PROBLEM – Gather all lines in the data that hold the string "import".

— Begin —

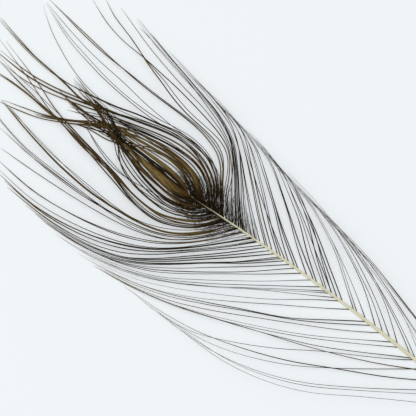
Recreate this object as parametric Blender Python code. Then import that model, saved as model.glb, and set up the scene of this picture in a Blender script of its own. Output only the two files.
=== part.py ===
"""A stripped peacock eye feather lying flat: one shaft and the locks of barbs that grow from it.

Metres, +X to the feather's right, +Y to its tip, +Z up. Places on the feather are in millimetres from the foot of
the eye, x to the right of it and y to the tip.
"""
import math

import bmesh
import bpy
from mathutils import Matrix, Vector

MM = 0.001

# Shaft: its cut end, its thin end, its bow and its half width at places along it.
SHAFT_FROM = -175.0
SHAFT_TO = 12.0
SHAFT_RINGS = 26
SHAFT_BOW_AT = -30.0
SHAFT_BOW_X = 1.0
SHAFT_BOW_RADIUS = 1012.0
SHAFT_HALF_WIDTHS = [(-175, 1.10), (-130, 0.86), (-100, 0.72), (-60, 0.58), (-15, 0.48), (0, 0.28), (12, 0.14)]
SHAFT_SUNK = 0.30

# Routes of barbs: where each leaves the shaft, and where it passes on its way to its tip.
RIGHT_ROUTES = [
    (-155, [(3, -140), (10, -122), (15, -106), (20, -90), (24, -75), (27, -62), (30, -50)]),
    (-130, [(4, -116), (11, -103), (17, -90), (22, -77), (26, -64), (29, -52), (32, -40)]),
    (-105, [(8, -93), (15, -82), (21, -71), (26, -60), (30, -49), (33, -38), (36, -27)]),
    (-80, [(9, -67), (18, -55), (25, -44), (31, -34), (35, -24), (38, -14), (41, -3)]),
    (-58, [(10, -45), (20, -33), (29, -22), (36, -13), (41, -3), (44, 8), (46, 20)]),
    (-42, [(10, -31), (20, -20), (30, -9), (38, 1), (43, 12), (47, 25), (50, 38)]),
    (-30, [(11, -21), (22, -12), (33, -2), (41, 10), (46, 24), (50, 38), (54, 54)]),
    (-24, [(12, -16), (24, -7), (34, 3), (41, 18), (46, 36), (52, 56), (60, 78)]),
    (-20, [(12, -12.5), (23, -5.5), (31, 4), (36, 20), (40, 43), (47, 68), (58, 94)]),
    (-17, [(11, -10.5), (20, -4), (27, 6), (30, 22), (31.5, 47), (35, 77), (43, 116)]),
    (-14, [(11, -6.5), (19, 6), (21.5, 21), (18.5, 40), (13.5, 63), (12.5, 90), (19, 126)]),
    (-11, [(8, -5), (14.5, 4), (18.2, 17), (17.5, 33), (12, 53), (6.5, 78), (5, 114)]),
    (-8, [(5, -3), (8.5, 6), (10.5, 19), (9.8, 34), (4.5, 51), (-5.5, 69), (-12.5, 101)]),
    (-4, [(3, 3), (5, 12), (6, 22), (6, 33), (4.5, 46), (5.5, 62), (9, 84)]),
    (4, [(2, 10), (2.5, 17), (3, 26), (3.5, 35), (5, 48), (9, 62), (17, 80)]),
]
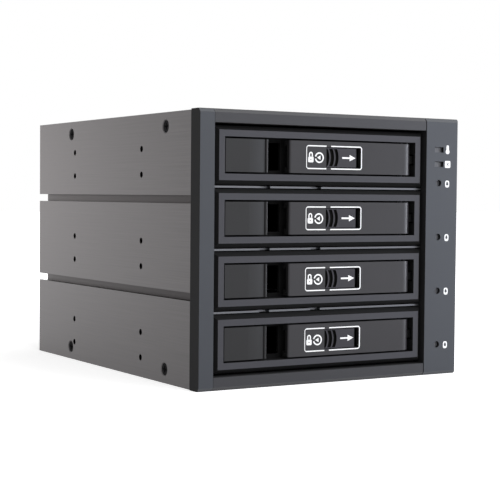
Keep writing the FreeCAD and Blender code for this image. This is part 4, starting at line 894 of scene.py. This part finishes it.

— End —

RESPONSE TO THE TASK –
Recreate this object as parametric Blender Python code. Then import that model, saved as model.glb, and set up the scene of this picture in a Blender script of its own. Output only the two files.
import math
import bmesh
import bpy
from mathutils import Matrix, Vector